Vuelvo a sentir el vacío. ¿De dónde viene? Lo primero que pienso es que casi no hay objetos donde detener la mirada y los pocos que hay no parecen estar dispuestos de una manera ordenada, sino más bien como aventados al azar: algo parecido a un púlpito recto y tieso labrado en madera por allá, en medio de nada; en otro extremo, una especie de plataforma sostenida por columnas de mármol colocada ahí, a donde sea, sin ninguna posición determinada, porque en este inmenso espacio no hay más frente que una minúscula hornacina que marca la dirección de la Meca pero, está tan aplanada a la pared,  que parece más bien pintada; si no sabes que está ahí, no la ves.
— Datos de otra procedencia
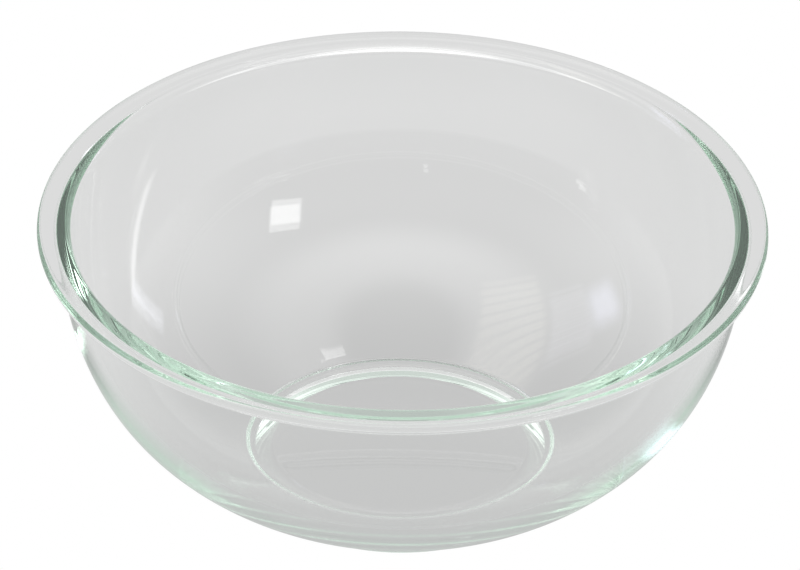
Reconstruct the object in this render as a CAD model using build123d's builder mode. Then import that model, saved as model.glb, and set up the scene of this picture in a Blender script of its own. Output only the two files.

Y la inmensa alfombra vacía… y yo sin poder llenarla porque nada en ella reconozco y me pierdo. Giro la cabeza de un lado a otro sin que mi mirada se detenga en algo, sigo perdida: no tengo de dónde asirme. Aquí se pierde la perspectiva; todo se ve lejos; lo cercano es solamente lo que puedes tocar. ¿Dónde algún signo que me indique la presencia de un dios?  ¿Dónde estoy YO para empezar si mis pasos se ahogan en la mullida alfombra? Aquí sólo hay un gran vacío para el extraño y esto es desconcertante. Siento un mareo espiritual difícil de describir. Algo me avienta hacia afuera. Es absurdo, ¿venir desde tan lejos para conocer este lugar y luego quererme ir apenas llego?  Permanezco ahí a pesar de que desearía salir y volver a mi cuento de las mil y una noches, a todo lo que imaginé cuando la veía de lejos.  Y pongo cara de que “estoy bien”, cuando en realidad no lo estoy. ¿Hará alguna diferencia venir en viernes cuando se dirige la oración desde la plataforma? Entonces los hombres ocupan gran parte de la sala de oración y formados en filas, rezan, se inclinan, tocan con sus frentes la alfombra. ¿Una simulación de orden o realmente se logrará imprimir algún sentido a este espacio? Su cuadriculado efímero sostiene mis dudas en la imprecisa región de lo posible.